The most wanted drug lord in Mexico is dead, and Mexico is paying the price.

Nemesio Rubén Oseguera Cervantes — known throughout Mexico and the United States as "El Mencho" — was killed Sunday during a military operation in Tapalpa, a small town in Jalisco state. He was 59. Mexican soldiers wounded him during the raid, and he died while being airlifted to Mexico City. The Mexican Secretariat of National Defense confirmed his death in a statement, adding that four cartel members were killed at the scene and two more died during transport. Two suspects were arrested. Armored vehicles, rocket launchers, and other weapons were seized. Three soldiers were wounded.

The U.S. State Department had a $15 million bounty on Oseguera Cervantes for years. It most likely will go uncollected.

U.S. Intelligence Contributed to the Raid

Mexico's Defense Secretariat said U.S. authorities provided "complementary information" under the bilateral cooperation framework between the two countries. The U.S. Embassy confirmed American intelligence supported the operation, though Mexican special forces led and executed it.

U.S. Deputy Secretary of State Christopher Landau, who previously served as ambassador to Mexico, called it "a great development for Mexico, the U.S., Latin America, and the world." The operation came after more than a year of sustained pressure from Washington on President Claudia Sheinbaum's government to take harder action against the cartels. The Trump administration had designated the Jalisco New Generation Cartel a foreign terrorist organization earlier this year.

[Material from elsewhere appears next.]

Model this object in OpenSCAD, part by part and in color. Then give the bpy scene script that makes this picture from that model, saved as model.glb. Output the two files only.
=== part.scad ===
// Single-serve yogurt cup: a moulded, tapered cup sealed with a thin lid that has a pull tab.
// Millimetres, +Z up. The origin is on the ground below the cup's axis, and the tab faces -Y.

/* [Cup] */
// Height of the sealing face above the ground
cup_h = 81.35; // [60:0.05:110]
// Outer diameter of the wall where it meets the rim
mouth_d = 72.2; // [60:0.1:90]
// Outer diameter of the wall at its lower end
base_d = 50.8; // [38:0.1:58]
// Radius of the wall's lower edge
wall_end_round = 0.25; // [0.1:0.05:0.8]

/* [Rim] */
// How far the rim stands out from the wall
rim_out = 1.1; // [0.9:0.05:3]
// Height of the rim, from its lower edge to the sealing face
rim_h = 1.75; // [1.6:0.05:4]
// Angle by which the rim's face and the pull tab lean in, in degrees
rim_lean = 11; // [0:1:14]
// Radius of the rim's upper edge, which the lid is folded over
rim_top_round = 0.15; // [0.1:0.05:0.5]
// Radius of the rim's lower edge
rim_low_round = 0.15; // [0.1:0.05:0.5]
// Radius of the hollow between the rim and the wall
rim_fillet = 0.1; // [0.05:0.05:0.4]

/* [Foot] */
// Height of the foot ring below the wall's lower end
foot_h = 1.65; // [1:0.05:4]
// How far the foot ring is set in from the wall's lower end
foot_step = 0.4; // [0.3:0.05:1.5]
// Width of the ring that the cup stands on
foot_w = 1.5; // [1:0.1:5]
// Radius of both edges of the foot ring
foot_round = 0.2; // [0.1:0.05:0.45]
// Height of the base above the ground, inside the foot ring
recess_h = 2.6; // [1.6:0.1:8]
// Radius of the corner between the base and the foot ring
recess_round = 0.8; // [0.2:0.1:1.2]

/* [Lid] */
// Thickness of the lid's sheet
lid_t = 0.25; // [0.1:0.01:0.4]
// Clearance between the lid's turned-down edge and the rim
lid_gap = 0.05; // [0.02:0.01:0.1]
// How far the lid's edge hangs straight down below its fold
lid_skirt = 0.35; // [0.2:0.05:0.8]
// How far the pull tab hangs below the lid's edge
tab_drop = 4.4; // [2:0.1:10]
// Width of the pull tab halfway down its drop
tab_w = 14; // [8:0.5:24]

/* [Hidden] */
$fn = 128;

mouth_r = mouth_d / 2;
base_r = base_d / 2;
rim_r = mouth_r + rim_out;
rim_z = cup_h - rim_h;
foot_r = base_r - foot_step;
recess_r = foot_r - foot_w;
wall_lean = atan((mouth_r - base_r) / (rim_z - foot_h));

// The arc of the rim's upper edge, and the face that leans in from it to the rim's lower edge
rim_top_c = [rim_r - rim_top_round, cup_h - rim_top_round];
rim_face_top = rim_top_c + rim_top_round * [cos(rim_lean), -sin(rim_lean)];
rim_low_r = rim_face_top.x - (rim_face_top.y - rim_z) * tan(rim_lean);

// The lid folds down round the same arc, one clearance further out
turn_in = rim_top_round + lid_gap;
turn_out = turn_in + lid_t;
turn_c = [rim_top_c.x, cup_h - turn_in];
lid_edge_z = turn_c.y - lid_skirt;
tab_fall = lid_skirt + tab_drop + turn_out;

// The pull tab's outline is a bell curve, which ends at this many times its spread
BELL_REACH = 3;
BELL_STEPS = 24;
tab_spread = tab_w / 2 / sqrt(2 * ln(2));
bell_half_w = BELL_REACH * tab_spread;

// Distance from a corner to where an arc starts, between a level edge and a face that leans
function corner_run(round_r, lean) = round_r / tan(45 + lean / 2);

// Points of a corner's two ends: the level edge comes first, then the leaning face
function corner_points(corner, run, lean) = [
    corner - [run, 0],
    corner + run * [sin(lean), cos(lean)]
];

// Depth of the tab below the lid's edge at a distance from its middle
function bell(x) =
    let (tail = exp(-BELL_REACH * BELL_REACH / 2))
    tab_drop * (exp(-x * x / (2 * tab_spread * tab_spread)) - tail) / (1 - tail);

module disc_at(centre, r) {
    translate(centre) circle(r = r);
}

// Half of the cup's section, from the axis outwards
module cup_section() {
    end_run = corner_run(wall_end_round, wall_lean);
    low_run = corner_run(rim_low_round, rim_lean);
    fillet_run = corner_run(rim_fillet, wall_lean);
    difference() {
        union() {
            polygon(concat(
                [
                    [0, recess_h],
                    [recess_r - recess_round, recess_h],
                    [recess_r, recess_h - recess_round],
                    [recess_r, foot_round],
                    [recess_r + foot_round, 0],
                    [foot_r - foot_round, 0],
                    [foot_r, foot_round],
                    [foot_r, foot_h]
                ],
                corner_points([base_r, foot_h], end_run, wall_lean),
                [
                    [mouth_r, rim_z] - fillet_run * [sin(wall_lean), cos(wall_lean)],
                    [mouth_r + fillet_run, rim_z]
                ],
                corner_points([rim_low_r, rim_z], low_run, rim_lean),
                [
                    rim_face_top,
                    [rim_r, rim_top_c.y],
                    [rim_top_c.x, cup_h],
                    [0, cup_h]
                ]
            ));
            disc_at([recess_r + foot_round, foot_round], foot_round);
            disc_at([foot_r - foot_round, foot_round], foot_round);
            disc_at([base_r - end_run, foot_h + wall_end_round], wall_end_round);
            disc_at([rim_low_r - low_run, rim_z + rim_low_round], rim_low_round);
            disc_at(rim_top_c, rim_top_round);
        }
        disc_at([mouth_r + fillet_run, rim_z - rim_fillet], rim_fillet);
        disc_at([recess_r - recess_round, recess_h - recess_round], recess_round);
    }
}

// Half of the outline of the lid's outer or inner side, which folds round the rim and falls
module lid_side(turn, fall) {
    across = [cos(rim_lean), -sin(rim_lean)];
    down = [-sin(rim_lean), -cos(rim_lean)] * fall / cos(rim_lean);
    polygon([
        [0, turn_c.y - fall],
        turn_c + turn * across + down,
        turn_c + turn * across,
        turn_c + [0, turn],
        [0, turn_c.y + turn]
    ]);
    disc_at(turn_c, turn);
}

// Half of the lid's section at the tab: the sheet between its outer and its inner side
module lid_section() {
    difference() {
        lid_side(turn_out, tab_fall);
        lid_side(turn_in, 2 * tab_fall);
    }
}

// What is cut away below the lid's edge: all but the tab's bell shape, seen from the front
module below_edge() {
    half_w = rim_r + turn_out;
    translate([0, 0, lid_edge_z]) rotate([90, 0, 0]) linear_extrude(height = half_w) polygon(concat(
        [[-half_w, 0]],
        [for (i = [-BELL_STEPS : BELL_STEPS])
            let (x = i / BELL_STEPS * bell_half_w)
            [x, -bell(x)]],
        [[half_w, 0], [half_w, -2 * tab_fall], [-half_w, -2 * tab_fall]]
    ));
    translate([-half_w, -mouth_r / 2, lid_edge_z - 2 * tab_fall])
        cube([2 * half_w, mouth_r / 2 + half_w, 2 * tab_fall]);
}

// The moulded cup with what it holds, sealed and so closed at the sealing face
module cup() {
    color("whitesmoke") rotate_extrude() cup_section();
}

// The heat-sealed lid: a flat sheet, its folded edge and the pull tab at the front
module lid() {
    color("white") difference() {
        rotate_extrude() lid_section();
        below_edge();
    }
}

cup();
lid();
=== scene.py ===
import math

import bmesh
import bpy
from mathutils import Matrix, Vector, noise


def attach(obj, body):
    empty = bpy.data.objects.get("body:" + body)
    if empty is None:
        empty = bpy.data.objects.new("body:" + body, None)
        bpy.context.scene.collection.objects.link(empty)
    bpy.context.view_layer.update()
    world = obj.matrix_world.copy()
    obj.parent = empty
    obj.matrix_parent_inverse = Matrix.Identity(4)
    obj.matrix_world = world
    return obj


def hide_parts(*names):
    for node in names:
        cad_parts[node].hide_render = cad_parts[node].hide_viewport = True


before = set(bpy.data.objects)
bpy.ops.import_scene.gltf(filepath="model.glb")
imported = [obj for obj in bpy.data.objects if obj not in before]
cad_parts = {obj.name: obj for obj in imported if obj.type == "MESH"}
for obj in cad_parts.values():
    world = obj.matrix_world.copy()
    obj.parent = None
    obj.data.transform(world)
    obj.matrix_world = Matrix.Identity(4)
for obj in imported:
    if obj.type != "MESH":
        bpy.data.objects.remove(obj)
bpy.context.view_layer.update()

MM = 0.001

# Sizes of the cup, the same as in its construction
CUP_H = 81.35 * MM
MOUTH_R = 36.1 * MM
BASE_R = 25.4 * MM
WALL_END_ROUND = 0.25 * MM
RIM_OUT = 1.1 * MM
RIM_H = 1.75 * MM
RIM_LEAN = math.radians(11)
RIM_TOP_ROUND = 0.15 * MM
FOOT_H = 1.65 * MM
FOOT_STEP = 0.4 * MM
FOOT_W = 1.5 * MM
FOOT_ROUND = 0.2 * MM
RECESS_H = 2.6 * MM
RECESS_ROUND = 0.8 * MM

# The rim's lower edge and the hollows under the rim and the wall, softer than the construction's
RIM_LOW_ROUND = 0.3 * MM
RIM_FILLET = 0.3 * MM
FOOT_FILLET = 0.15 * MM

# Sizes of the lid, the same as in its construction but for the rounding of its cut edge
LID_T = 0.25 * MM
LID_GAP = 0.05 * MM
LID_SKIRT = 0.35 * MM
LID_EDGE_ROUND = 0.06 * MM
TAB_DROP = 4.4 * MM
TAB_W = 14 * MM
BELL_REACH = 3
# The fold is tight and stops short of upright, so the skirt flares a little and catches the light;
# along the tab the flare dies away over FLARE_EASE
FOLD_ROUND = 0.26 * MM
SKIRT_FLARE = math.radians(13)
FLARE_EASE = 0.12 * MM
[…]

What Happened After the Raid

Cartel members responded fast. Within hours, burning vehicles were blocking highways across Jalisco. The tactic is standard cartel procedure — disrupt roads, choke military movement, and signal that the organization is still standing.

Guadalajara (city within Jalisco) went quiet. The city, one of Mexico's largest and a host site for the upcoming FIFA World Cup, was largely emptied out by Sunday night as residents stayed home. Puerto Vallarta, the coastal resort town that draws hundreds of thousands of tourists annually, saw smoke rising over the city while frightened visitors posted videos online describing what they called a war zone. People were seen sprinting through the Guadalajara airport.

Governor Pablo Lemus suspended public transportation and told residents to stay inside. Schools in Jalisco and several neighboring states were canceled Monday. A statewide code red was issued. Public events were called off.

The U.S. State Department warned American citizens in Jalisco, Tamaulipas, Michoacan, Guerrero, and Nuevo Leon to shelter in place. Canada issued similar warnings, specifically advising its citizens in Puerto Vallarta to stay where they were and keep a low profile.

Air Canada, United Airlines, American Airlines, Southwest, WestJet, and Aeromexico all suspended flights to Puerto Vallarta, Guadalajara, and Manzanillo as the situation developed on the ground.

Who He Was

Oseguera Cervantes co-founded the CJNG around 2007, building it from a regional outfit into what the FBI now considers Mexico's most powerful trafficking organization. He was a former police officer and avocado farmer. He was convicted in a California federal court in 1994 on conspiracy to distribute heroin charges, served nearly three years, then returned to Mexico and kept going. He was indicted multiple times in Washington, D.C. on drug trafficking and weapons charges.

He kept himself nearly invisible for years. There were no recent photographs. He gave no interviews. His cartel, however, was anything but invisible — responsible for the bulk of cocaine, heroin, methamphetamine, and fentanyl entering the United States, with an established footprint in all 50 states. The DEA considered it equal in power to the Sinaloa Cartel.

The Question of What Comes Next

His brother is in a U.S. prison. His son, known as El Menchito, is also incarcerated. His daughter is behind bars. There is no clear successor.

That absence of an heir is precisely the problem. When Joaquín "El Chapo" Guzmán was taken down, the Sinaloa Cartel eventually fractured into warring factions. The same dynamic could follow here, with regional CJNG bosses competing for control of an organization that moves billions of dollars in product annually.

Mike Vigil, the former chief of international operations at the DEA, was direct on this point. Removing a cartel's top figure, he said, does not dismantle the structure beneath it. "They have to go after the infrastructure, their logistics, the money laundering, their armed wings," Vigil said. "And they have to do it quick and they have to do it efficiently, because if not, there is going to be hell to pay in terms of violence."

Sheinbaum praised the armed forces and said coordination with state governments was in place. She also reaffirmed Mexico's position against any unilateral military action by a foreign government on Mexican soil — a pointed reference given Trump's repeated suggestions that the U.S. could act inside Mexico if necessary.